[Object data in JSON]

========================================

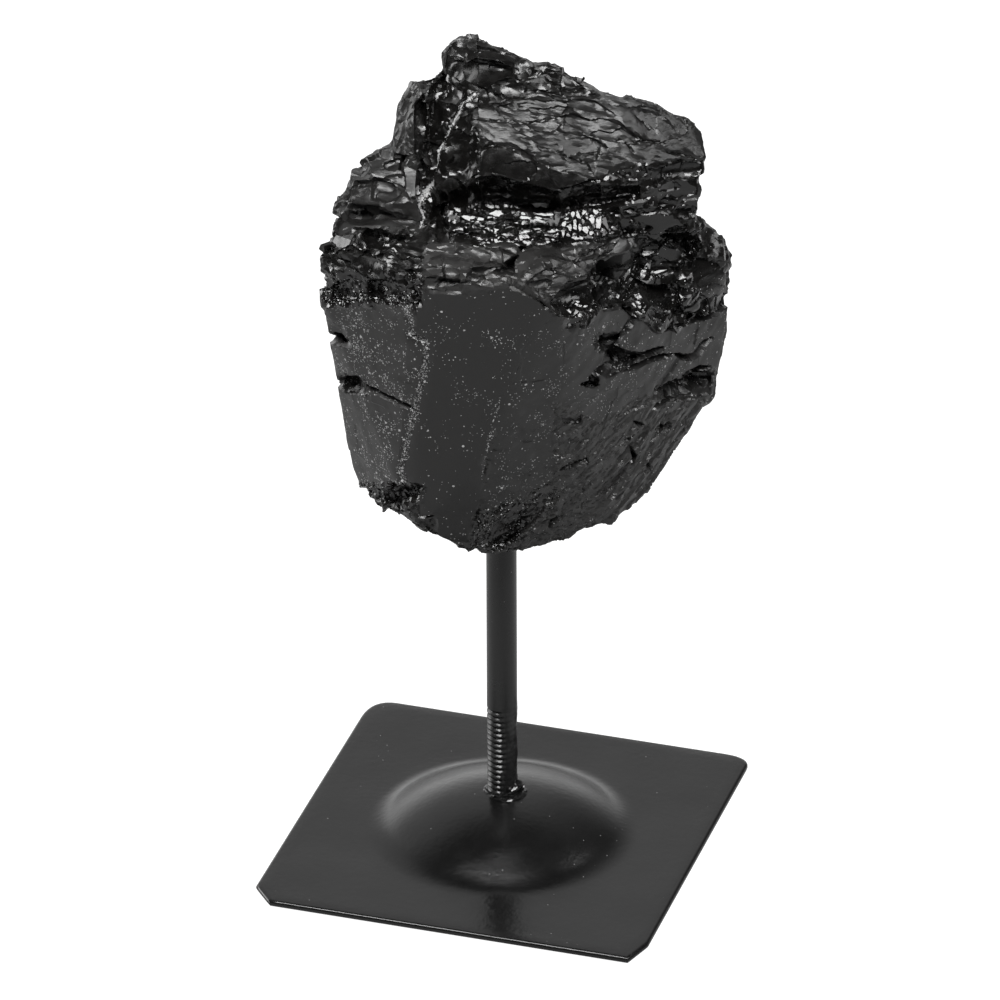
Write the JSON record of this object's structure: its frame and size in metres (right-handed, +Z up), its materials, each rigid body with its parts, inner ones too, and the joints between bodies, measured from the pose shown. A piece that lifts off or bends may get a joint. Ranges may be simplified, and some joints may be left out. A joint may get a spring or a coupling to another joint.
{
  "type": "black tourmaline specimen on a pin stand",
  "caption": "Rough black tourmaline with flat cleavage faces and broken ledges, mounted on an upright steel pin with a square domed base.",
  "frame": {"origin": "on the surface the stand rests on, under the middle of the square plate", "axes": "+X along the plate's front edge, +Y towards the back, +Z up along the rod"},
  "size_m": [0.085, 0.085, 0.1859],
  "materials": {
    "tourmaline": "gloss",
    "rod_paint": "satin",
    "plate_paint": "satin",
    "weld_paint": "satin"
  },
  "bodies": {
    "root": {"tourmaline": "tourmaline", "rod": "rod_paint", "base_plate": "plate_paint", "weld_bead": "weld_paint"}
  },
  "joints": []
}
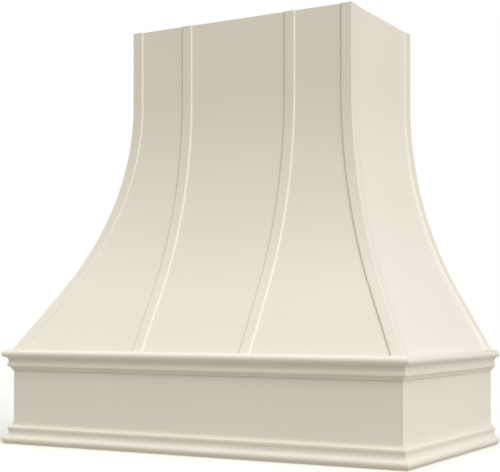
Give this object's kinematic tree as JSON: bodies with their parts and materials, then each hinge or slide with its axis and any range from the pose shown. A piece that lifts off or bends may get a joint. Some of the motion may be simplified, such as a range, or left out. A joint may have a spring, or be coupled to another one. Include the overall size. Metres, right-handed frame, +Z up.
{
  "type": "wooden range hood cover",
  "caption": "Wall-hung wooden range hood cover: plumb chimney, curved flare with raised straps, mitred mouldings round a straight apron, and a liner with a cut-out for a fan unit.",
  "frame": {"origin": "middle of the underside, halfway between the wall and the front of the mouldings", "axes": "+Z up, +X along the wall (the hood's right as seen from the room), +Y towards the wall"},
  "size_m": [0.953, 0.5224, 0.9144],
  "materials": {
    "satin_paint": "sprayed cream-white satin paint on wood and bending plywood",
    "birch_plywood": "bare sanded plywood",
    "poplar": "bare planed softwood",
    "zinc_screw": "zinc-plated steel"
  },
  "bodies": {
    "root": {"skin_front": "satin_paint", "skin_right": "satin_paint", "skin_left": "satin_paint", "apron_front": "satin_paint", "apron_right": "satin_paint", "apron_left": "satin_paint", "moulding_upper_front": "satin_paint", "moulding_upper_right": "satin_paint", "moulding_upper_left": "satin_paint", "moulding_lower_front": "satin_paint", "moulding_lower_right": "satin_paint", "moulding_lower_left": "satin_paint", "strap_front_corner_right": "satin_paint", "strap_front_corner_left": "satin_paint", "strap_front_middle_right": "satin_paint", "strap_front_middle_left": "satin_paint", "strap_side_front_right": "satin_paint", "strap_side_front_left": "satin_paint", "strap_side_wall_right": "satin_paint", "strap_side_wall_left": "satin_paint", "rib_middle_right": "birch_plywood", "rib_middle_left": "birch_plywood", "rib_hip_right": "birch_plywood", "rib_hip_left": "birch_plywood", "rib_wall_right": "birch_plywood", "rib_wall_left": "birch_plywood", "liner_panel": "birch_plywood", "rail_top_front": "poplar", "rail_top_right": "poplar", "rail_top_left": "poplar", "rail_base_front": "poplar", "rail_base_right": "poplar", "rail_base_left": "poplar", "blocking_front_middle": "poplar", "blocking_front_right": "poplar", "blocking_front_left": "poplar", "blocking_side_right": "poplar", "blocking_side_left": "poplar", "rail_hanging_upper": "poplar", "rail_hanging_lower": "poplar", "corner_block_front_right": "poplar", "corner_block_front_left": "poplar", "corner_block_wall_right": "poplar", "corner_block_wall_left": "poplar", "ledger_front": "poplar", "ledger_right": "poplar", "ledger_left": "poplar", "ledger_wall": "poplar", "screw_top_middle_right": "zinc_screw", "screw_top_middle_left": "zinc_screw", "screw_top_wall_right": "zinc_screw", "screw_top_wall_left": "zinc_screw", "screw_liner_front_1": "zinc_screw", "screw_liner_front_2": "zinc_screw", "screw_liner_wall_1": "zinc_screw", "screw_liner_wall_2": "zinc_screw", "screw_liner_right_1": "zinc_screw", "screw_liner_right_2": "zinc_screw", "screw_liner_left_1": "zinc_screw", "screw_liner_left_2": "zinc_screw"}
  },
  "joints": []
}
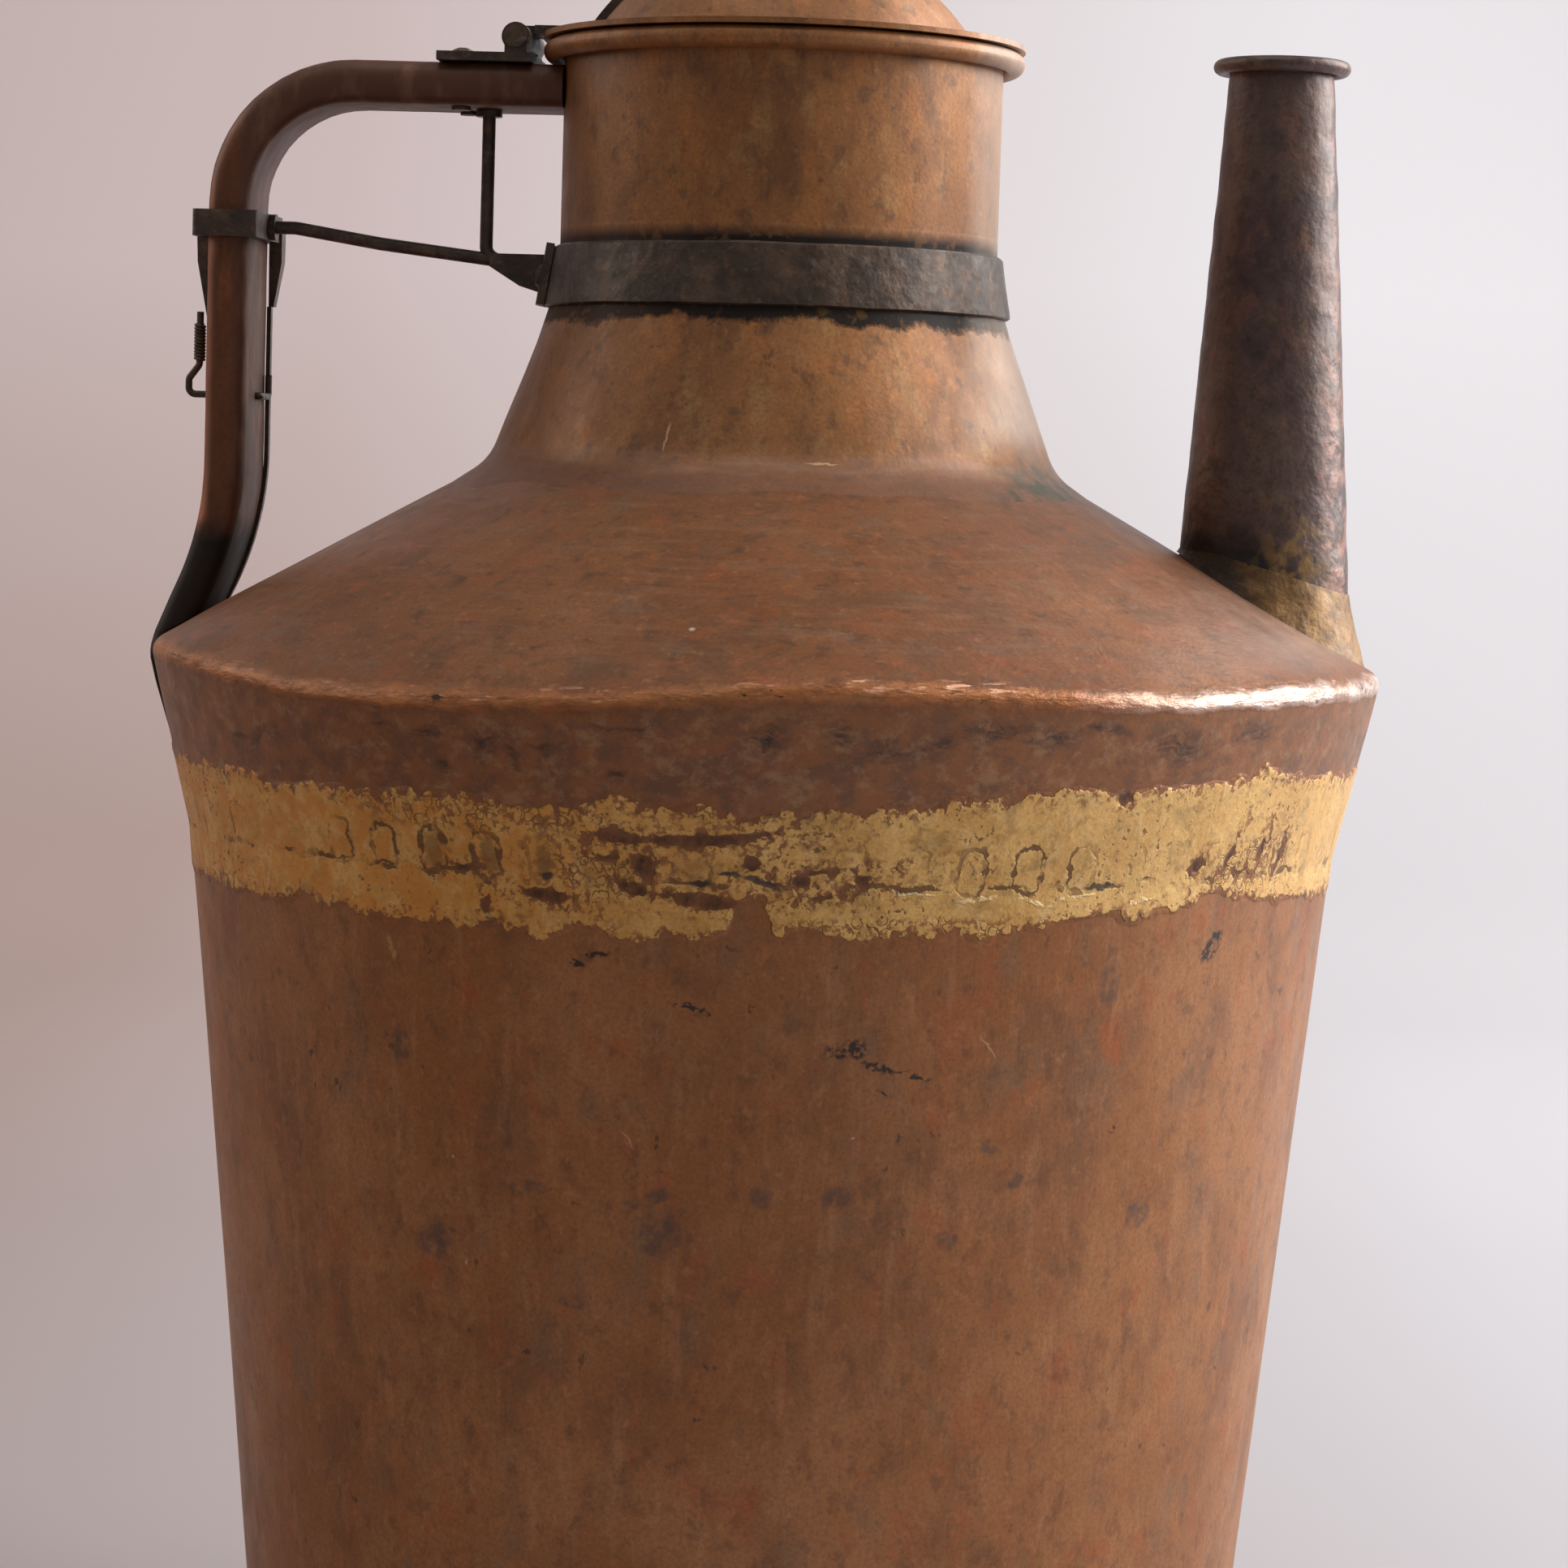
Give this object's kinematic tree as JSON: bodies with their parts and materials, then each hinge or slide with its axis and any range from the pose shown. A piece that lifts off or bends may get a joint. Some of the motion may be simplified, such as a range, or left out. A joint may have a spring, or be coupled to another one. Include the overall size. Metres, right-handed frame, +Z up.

========================================

* _The request_
Copy out every entry again, exactly as it was given.

* _Final result_
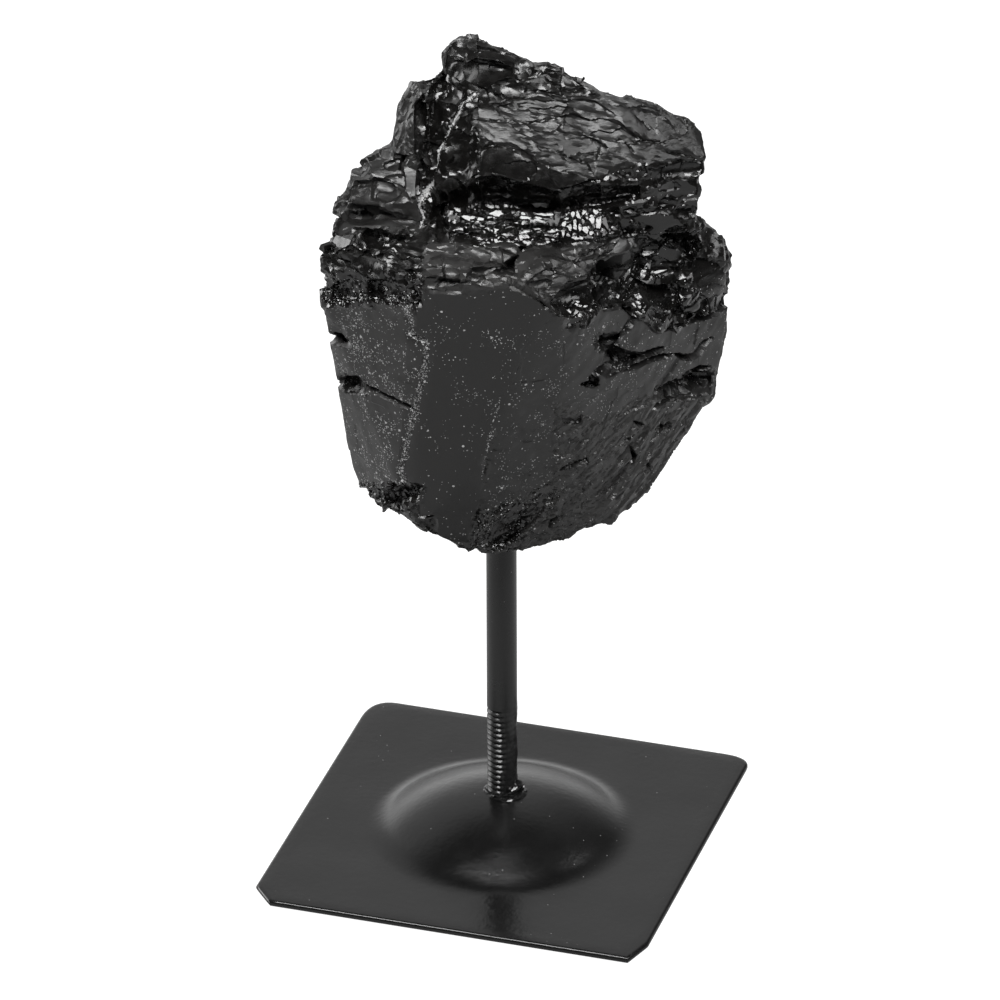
Write the JSON record of this object's structure: its frame and size in metres (right-handed, +Z up), its materials, each rigid body with its parts, inner ones too, and the joints between bodies, measured from the pose shown. A piece that lifts off or bends may get a joint. Ranges may be simplified, and some joints may be left out. A joint may get a spring or a coupling to another joint.
{
  "type": "black tourmaline specimen on a pin stand",
  "caption": "Rough black tourmaline with flat cleavage faces and broken ledges, mounted on an upright steel pin with a square domed base.",
  "frame": {"origin": "on the surface the stand rests on, under the middle of the square plate", "axes": "+X along the plate's front edge, +Y towards the back, +Z up along the rod"},
  "size_m": [0.085, 0.085, 0.1859],
  "materials": {
    "tourmaline": "gloss",
    "rod_paint": "satin",
    "plate_paint": "satin",
    "weld_paint": "satin"
  },
  "bodies": {
    "root": {"tourmaline": "tourmaline", "rod": "rod_paint", "base_plate": "plate_paint", "weld_bead": "weld_paint"}
  },
  "joints": []
}
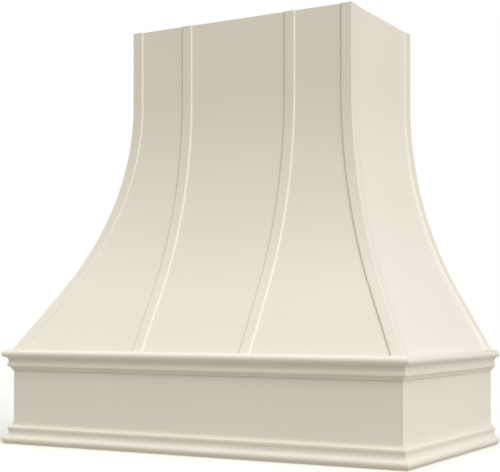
Give this object's kinematic tree as JSON: bodies with their parts and materials, then each hinge or slide with its axis and any range from the pose shown. A piece that lifts off or bends may get a joint. Some of the motion may be simplified, such as a range, or left out. A joint may have a spring, or be coupled to another one. Include the overall size. Metres, right-handed frame, +Z up.
{
  "type": "wooden range hood cover",
  "caption": "Wall-hung wooden range hood cover: plumb chimney, curved flare with raised straps, mitred mouldings round a straight apron, and a liner with a cut-out for a fan unit.",
  "frame": {"origin": "middle of the underside, halfway between the wall and the front of the mouldings", "axes": "+Z up, +X along the wall (the hood's right as seen from the room), +Y towards the wall"},
  "size_m": [0.953, 0.5224, 0.9144],
  "materials": {
    "satin_paint": "sprayed cream-white satin paint on wood and bending plywood",
    "birch_plywood": "bare sanded plywood",
    "poplar": "bare planed softwood",
    "zinc_screw": "zinc-plated steel"
  },
  "bodies": {
    "root": {"skin_front": "satin_paint", "skin_right": "satin_paint", "skin_left": "satin_paint", "apron_front": "satin_paint", "apron_right": "satin_paint", "apron_left": "satin_paint", "moulding_upper_front": "satin_paint", "moulding_upper_right": "satin_paint", "moulding_upper_left": "satin_paint", "moulding_lower_front": "satin_paint", "moulding_lower_right": "satin_paint", "moulding_lower_left": "satin_paint", "strap_front_corner_right": "satin_paint", "strap_front_corner_left": "satin_paint", "strap_front_middle_right": "satin_paint", "strap_front_middle_left": "satin_paint", "strap_side_front_right": "satin_paint", "strap_side_front_left": "satin_paint", "strap_side_wall_right": "satin_paint", "strap_side_wall_left": "satin_paint", "rib_middle_right": "birch_plywood", "rib_middle_left": "birch_plywood", "rib_hip_right": "birch_plywood", "rib_hip_left": "birch_plywood", "rib_wall_right": "birch_plywood", "rib_wall_left": "birch_plywood", "liner_panel": "birch_plywood", "rail_top_front": "poplar", "rail_top_right": "poplar", "rail_top_left": "poplar", "rail_base_front": "poplar", "rail_base_right": "poplar", "rail_base_left": "poplar", "blocking_front_middle": "poplar", "blocking_front_right": "poplar", "blocking_front_left": "poplar", "blocking_side_right": "poplar", "blocking_side_left": "poplar", "rail_hanging_upper": "poplar", "rail_hanging_lower": "poplar", "corner_block_front_right": "poplar", "corner_block_front_left": "poplar", "corner_block_wall_right": "poplar", "corner_block_wall_left": "poplar", "ledger_front": "poplar", "ledger_right": "poplar", "ledger_left": "poplar", "ledger_wall": "poplar", "screw_top_middle_right": "zinc_screw", "screw_top_middle_left": "zinc_screw", "screw_top_wall_right": "zinc_screw", "screw_top_wall_left": "zinc_screw", "screw_liner_front_1": "zinc_screw", "screw_liner_front_2": "zinc_screw", "screw_liner_wall_1": "zinc_screw", "screw_liner_wall_2": "zinc_screw", "screw_liner_right_1": "zinc_screw", "screw_liner_right_2": "zinc_screw", "screw_liner_left_1": "zinc_screw", "screw_liner_left_2": "zinc_screw"}
  },
  "joints": []
}
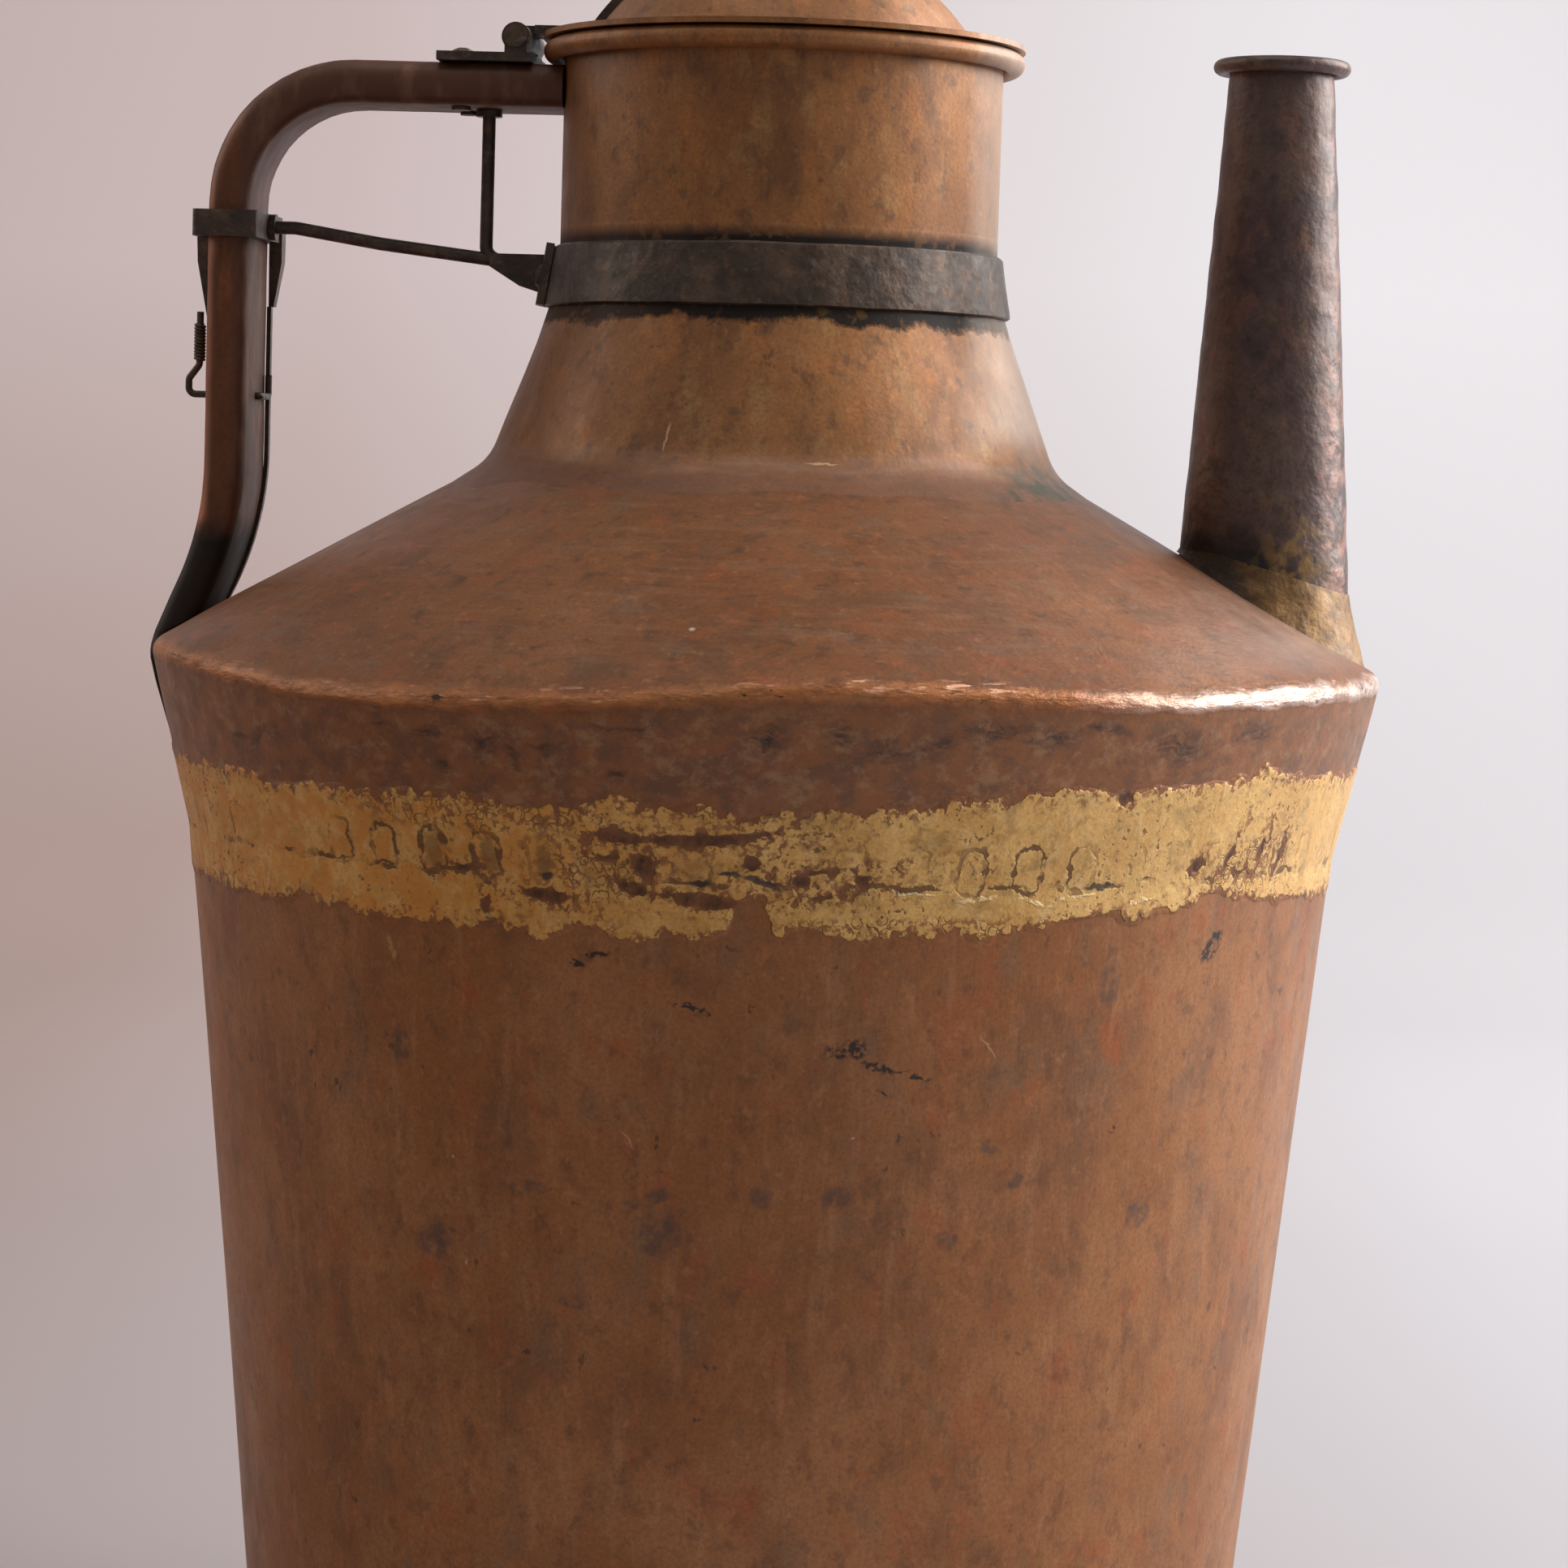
Give this object's kinematic tree as JSON: bodies with their parts and materials, then each hinge or slide with its axis and any range from the pose shown. A piece that lifts off or bends may get a joint. Some of the motion may be simplified, such as a range, or left out. A joint may have a spring, or be coupled to another one. Include the overall size. Metres, right-handed frame, +Z up.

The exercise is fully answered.